La confianza es un sentimiento de seguridad con nosotros mismos y con los demás; brinda tranquilidad interna y una buena predisposición para enfrentar los acontecimientos vitales. La persona confiada alivia el conflicto entre el “deseo de ser” y el “deber ser” impuesto por las normas sociales; simplemente “es”. Esta capacidad humana  acompaña al niño como parte de la fuerza vital para conocer el entorno. Se denomina “confianza básica”, es inconsciente y tiene avidez por el conocimiento y la acción. El  niño necesita explorar el mundo circundante, solo de esta manera podrá dar libertad a sus motivaciones y establecer relaciones con personas y objetos, además de crear conceptos, impresiones, emociones sobre lo conquistado. Más tarde, a medida que crecemos, el impulso vital da lugar a un sentimiento consciente, sostenido en el tiempo, más calmo, condicionado a otros rasgos de la personalidad y a factores externos. La confianza, entonces, tiene una doble función: nos abre al mundo propio y al ajeno, amplía la visión de uno mismo y de los demás. La confianza es el sentimiento fundamental para las relaciones interpersonales, desde las más elementales hasta las signadas por el compromiso. Los modelos culturales promovidos por la sociedad de consumo, la urbanidad, la globalización de la información, las migraciones de países pobres o emergentes hacia centros de mayor trabajo e industrialización, la discriminación social,  de género, étnica, de raza, la violencia cotidiana, etc., han provocado cambios sociales profundos que poco favorecen al encuentro y la empatía. 

Cuando decimos o escuchamos “se ha perdido el valor de la palabra” hacemos referencia real o simbólica a la pérdida de confianza, a la carencia de la acción justa, respetuosa y congruente con la pactado o comprometido. La confianza hoy es un sentimiento subvaluado, cuestionado, es decir, puesto en duda, en uno mismo y en los demás. 

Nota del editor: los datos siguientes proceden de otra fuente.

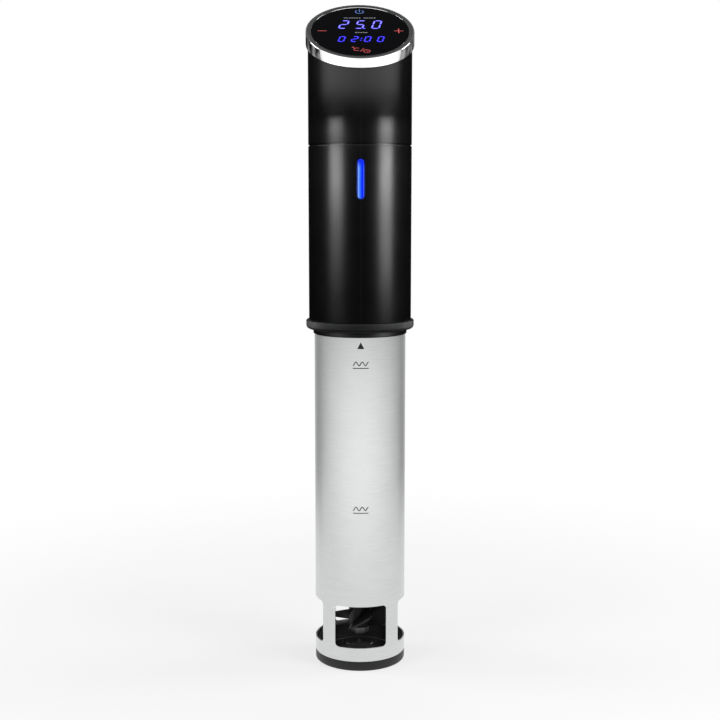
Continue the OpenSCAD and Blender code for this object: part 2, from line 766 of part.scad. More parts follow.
module clamp_frame_screws() color("#b8babd")
    for (z = frame_screw_z) translate([0, bore_r - 0.3, z]) rotate([90, 0, 0])
        screw(1.5, saddle_y - 0.8 - (bore_r - 0.3), 2.9, 2.2);

module clamp_insert() color("#c8a04e") difference() {
    rod_y(insert_r, leg_front_y, leg_back_y, screw_z);
    rod_y(screw_hole_r, leg_front_y - cut, leg_back_y + cut, screw_z);
}

module pad(y) block(-pad_w / 2, pad_w / 2, y, y + pad_t, pad_z0, pad_z1);

module fixed_pad() color("#4a4b4d") pad(saddle_y);

module jaw_pad() color("#4a4b4d") pad(jaw_y);

module jaw_plate() color("#19191a") difference() {
    union() {
        block(-pad_w / 2, pad_w / 2, jaw_plate_y, jaw_plate_y + jaw_plate_t, pad_z0, bridge_z - end_gap);
        block(-tongue_w / 2, tongue_w / 2, jaw_plate_y, jaw_plate_y + jaw_plate_t, pad_z1, bridge_z + tongue_h);
        rod_y(jaw_boss_r, jaw_plate_y, jaw_boss_y, screw_z);
    }
    rod_y(screw_head_r + head_play, jaw_plate_y - cut, jaw_plate_y + screw_head_t + 2 * head_play, screw_z);
    rod_y(screw_hole_r, jaw_plate_y, jaw_boss_y + cut, screw_z);
}

module clamp_screw() color("#c2c4c7") {
    rod_y(screw_head_r, jaw_plate_y + head_play, jaw_plate_y + head_play + screw_head_t, screw_z);
    rod_y(screw_r, jaw_plate_y + head_play, knob_y + knob_t - 3, screw_z);
}

module clamp_knob() color("#151516") difference() {
    union() {
        rod_y(knob_d / 2 - 2, knob_y, knob_y + knob_t, screw_z);
        for (a = [0:30:330]) translate([0, knob_y, screw_z]) rotate([-90, 0, 0]) rotate([0, 0, a])
            translate([knob_d / 2 - 2.4, 0, 0]) cylinder(r = 2.4, h = knob_t, $fn = 32);
    }
    rod_y(screw_r, knob_y - cut, knob_y + knob_t - 3, screw_z);
}

upper_housing();
lower_housing();
housing_seal();
bezel();
panel_window();
display_bracket();
display_board();
temperature_display();
timer_display();
touch_springs();
status_lens();
status_light_board();
board_carrier();
carrier_screws();
power_board();
power_components();
capacitors();
heat_sink();
buzzer();
display_cable();
cord_gland();
gland_nut();
motor_bracket();
bracket_screws();
motor_can();
motor_stator();
upper_bearing();
lower_bearing();
motor_screws();
neck();
collar_ring();
base_plate();
plate_gasket();
plate_circlip();
guide_tube();
shaft_seal();
shaft_bush();
heater();
heater_terminals();
heater_leads();
temperature_probe();
level_probes();
probe_insulators();
clamp_frame();
clamp_frame_screws();
clamp_insert();
fixed_pad();
drive_shaft();
motor_rotor();
cooling_fan();
impeller();
impeller_nut();
sleeve();
bottom_cap();
jaw_plate();
jaw_pad();
clamp_screw();
clamp_knob();
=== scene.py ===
"""Looks of a sous vide circulator, laid out as a Blender add-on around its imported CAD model."""

import json
import math

import bmesh
import bpy
from bpy.props import FloatProperty, IntProperty, PointerProperty, StringProperty
from mathutils import Matrix, Vector


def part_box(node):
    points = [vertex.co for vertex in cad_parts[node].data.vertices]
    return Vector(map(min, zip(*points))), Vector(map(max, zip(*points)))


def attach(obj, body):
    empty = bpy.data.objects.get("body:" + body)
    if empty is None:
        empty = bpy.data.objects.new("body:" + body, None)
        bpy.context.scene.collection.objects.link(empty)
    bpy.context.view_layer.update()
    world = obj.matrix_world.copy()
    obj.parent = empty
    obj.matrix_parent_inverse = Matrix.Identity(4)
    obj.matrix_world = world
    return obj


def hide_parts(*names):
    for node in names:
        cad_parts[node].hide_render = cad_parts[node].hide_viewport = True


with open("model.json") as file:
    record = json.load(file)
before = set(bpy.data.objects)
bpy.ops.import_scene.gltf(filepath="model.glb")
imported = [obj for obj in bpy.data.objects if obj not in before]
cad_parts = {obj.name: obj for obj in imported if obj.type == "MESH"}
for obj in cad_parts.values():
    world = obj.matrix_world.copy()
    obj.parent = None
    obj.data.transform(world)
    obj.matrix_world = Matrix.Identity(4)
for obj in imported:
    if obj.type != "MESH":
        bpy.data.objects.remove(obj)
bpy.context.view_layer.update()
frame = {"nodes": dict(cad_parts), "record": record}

bl_info = {
    "name": "Sous Vide Circulator",
    "version": (1, 0, 0),
    "blender": (4, 5, 0),
    "location": "3D View > Sidebar > Circulator",
    "description": "Builds the circulator's visible pieces and finishes around its frame",
    "category": "Add Mesh",
}

MM = 0.001
FIT = 0.1 * MM  # gap between pieces that push into each other
SHARP = 0.01 * MM  # rim radius of a shape that only cuts
LENS_FLANGE = 4 * MM  # how much wider and taller the status lens is behind the housing's wall
TONGUE = 1.6 * MM  # how far the jaw's tongue reaches into the clamp's bridge
HOUSING, ROTOR, SLEEVE = "housing", "rotor", "sleeve_body"
JAW, SCREW = "jaw", "screw_body"


def low(node):
    """The least corner of a CAD node's box."""
    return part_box(node)[0]


def high(node):
    """The greatest corner of a CAD node's box."""
    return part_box(node)[1]


def middle_of(node):
    """The middle of a CAD node's box."""
    return (low(node) + high(node)) / 2


# ---------------------------------------------------------------- sizes


def length(name, description, default):
    """A size in metres, shown in the scene's units."""
    return FloatProperty(name=name, description=description, default=default,
                         subtype="DISTANCE", unit="LENGTH")


def angle(name, description, degrees):
    """An angle given in degrees."""
    return FloatProperty(name=name, description=description, default=math.radians(degrees),
                         subtype="ANGLE", unit="ROTATION")


def amount(name, description, default, least=0.0):
    """A plain number."""
    return FloatProperty(name=name, description=description, default=default, min=least)


def number_of(name, description, default, least):
    """A count of like things."""
    return IntProperty(name=name, description=description, default=default, min=least)


def paint(name, description, default):
    """An sRGB colour as a hex value."""
    return StringProperty(name=name, description=description, default=default, maxlen=7)


class HousingSizes(bpy.types.PropertyGroup):
    wall: length("Wall", "Wall of both housing tubes", 2.4 * MM)
    panel_tilt: angle("Panel tilt", "Slope of the control panel", 31)
    seat_tilt: angle("Seat tilt", "Slope of the housing's upper edge", 28)
    edge: length("Edge", "Radius of the moulded edges", 0.35 * MM)
    seam_gap: length("Seam gap", "Height of the shadow groove between the housings", 0.75 * MM)
    seam_depth: length("Seam depth", "Depth of the shadow groove", 0.6 * MM)
    spigot: length("Spigot", "How far the upper housing reaches into the lower one", 5.7 * MM)
    spigot_wall: length("Spigot wall", "Wall of the upper housing's spigot", 2.2 * MM)
    vent_count: number_of("Vents", "Number of vent slots at the back", 6, 1)
    vent_pitch: length("Vent pitch", "Distance between vent slots", 3.6 * MM)
    vent_width: length("Vent width", "Width of a vent slot", 1.8 * MM)
    vent_height: length("Vent height", "Height of a vent slot", 10 * MM)
    vent_rise: length("Vent rise", "Height of the vents' lower ends above the seam", 7 * MM)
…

La confianza en los vínculos amorosos

La confianza aspira a la dignidad, a la nobleza, valores humanos por antonomasia. En cambio, rechaza la arrogancia y la deslealtad. Sin embargo, existen personas que confunden altanería, soberbia y “hago lo que quiero” (todos rasgos narcisistas) con seguridad o confianza propia. En las relaciones amorosas la confianza es fundamental. Un vínculo basado en la desconfianza es dañino y limita la proyección futura. No se puede vivir alerta todo el tiempo, vislumbrando amenazas por todos lados, cuestionando la más mínima conducta. Muchas relaciones basadas en la sumisión de una de las partes (generalmente, la mujer) ni siquiera se animan a cuestionar las conductas desleales y, cuando lo hacen, la violencia se apodera del vínculo. En otros casos aparecen críticas y susceptibilidades constantes ante cualquier acción del otro. Recuperar la confianza es fundamental. Las parejas que la han perdido o la someten siempre a cuestionamientos dilapidan la comunicación sincera (todo está bajo sospecha: se supone, se conjetura, se interpreta), la paridad (uno domina, otro somete), la individualidad (dejo lo propio para estar extremadamente atento a lo ajeno), la dignidad (me someto a una situación desagradable), la esperanza (“no quiero estar más en pareja”), la libertad (se extrema la dependencia, los celos, “la posesión” del otro). Si una pareja sospecha de deslealtad o infidelidad o si realmente esta existió y deciden proseguir juntos la negación o la represión de lo sucedido pueden provocar problemas futuros. Se hace necesario hablar, comunicar los sentimientos de cada uno, los temores, los deseos a futuro. No sirve insistir en el detalle, coaccionar para obtener “toda la verdad”, poner a los hijos en el medio de la disputa, hacer de la sospecha el eje de la vida. El amor, la dignidad, el deseo de superación deberían ser guías obligadas para recuperar la confianza. 

*Walter Ghedin es médico psiquiatra y psicoterapeuta.